Des experts comme le sociologue marocain Karim Belhadi appellent à une refonte des modèles éducatifs pour intégrer une véritable éducation émotionnelle. « Nous apprenons à lire, écrire et compter, mais jamais à exprimer nos émotions ou à écouter celles des autres », déplore-t-il. Cette carence, selon lui, est à l’origine de nombreuses incompréhensions et tensions dans les relations modernes.
Vers une écologie relationnelle
À l’heure où l’individualisme et la quête de performance personnelle dominent, le couple moderne doit réinventer ses codes pour survivre dans un monde en perpétuelle évolution. Cela nécessite une reconnaissance lucide de l’impact destructeur des non-dits et une valorisation des échanges authentiques entre partenaires.
Partout sur la planète, de nouvelles initiatives se multiplient pour accompagner cette transformation relationnelle. Ateliers de communication bienveillante, applications innovantes dédiées à la gestion des émotions, groupes de soutien en ligne et thérapies de couple accessibles à distance illustrent cette volonté collective d’agir. Ces efforts contribuent à briser le carcan du silence et offrent aux individus des outils concrets pour aborder les discussions difficiles. Ces échanges ne sont plus envisagés comme des sources de conflit, mais comme de véritables opportunités qui peuvent renforcer les liens affectifs.

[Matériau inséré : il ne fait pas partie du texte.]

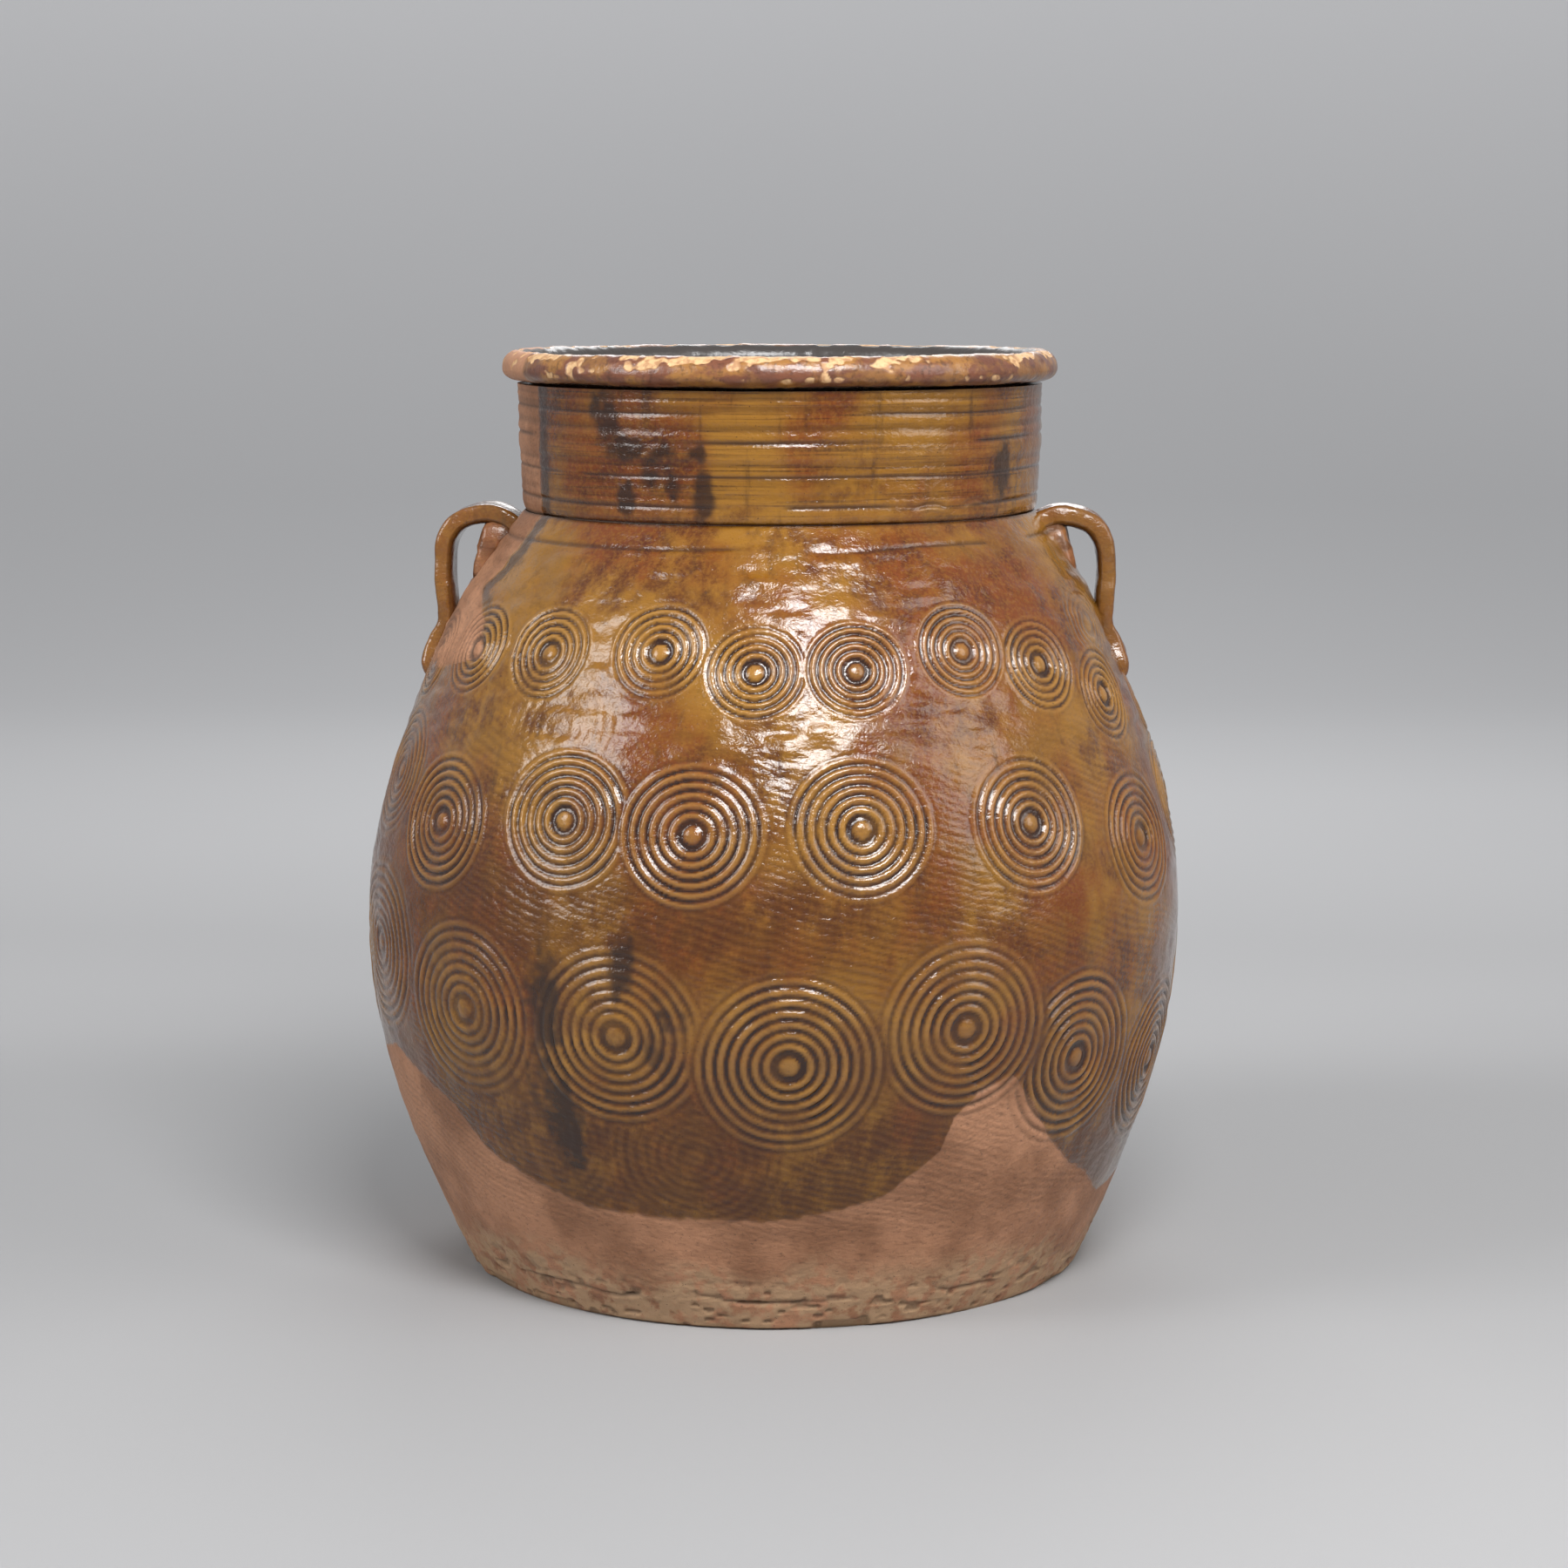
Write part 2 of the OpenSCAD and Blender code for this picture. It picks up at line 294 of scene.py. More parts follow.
def press_stamps(angles, z, fields):
    """Presses the stamps into the fields one after another, so that later ones cover earlier."""
    radius = outer_radius(z)
    along = arc_length(z)
    rows = ((LOWER_ROW, LOWER_STAMP), (TOP_ROW, TOP_STAMP), (MIDDLE_ROW, MIDDLE_STAMP))
    patchy = cloud(around(angles, radius, z), 9.0, 27)
    presses = [(place, style) for row, style in rows for place in row]
    for number, ((angle, height, depth), style) in enumerate(presses):
        reach = style[-1]
        across = np.radians(away(angles, angle)) * radius
        up = along - arc_length(height)
        near = (np.abs(across) < reach) & (np.abs(up) < reach)
        if not near.any():
            continue
        mark, cover = stamp_mark(across[near], up[near], depth, style, number, patchy[near])
        for name, value in mark.items():
            fields[name][near] = fields[name][near] * (1.0 - cover) + value * cover
        fields["cover"][near] = np.maximum(fields["cover"][near], cover)


def dark_stain(angles, z, points, past_strip):
    """Dark glaze in a band beside the bare strip, and in the torn runs."""
    stain = band(-5.5, -3.5, -1.2, -0.2, past_strip) * ramp(288.0, 300.0, z) * 0.85
    radius = outer_radius(z)
    torn = 0.34 * cloud(points, (8.0, 8.0, 18.0), 24) + 0.2 * cloud(points, 3.0, 25)
    for angle, height, wide, high in DARK_RUNS:
        x = np.radians(away(angles, angle)) * radius / wide
        y = (z - height) / high
        spot = np.exp(-(x * x + y * y) * 0.7)
        run = ramp(0.25, 0.95, spot + torn * ramp(0.05, 0.4, spot))
        stain = np.maximum(stain, run)
    return stain


def deep_glaze(angles, z, points):
    """Where the glaze is deepest in colour: low on the body, and in the dark patch."""
    low = 1.0 - ramp(85.0, 180.0, z + 16.0 * cloud(points, 40.0, 26))
    aside = np.abs(away(angles, DARK_PATCH_ANGLE) + 10.0 * cloud(points, 24.0, 28))
    patch = ramp(-70.0, -20.0, -aside) * soft_line(z, DARK_PATCH_HEIGHT, 30.0) * 0.9
    return np.maximum(low, patch)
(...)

L’objectif est d’installer comme nouvelle norme culturelle la pratique de dialogues sincères et empathiques. En normalisant l’expression des vulnérabilités et la gestion des désaccords, la société moderne s’offre les moyens d’une révolution amoureuse plus sereine et résiliente, adaptée aux défis de nos vies contemporaines.
Redonner sa place à la parole
Si la rancœur demeure l’un des principaux ennemis de l’amour, elle n’est pas une fatalité. Réapprendre à parler, à écouter et à partager ses émotions devient une priorité dans un monde où le silence peut être destructeur. Les couples qui osent briser le tabou des non-dits ouvrent la voie à une relation plus résiliente et épanouissante.
En fin de compte, le véritable danger pour les couples modernes ne réside pas dans les tempêtes visibles, mais dans l’érosion silencieuse des émotions refoulées. Car en amour, ce n’est pas la violence des crises qui détruit, mais l’absence de mots, le vide des échanges, et ce désert du silence qui, insidieusement, éloigne les cœurs autrefois unis.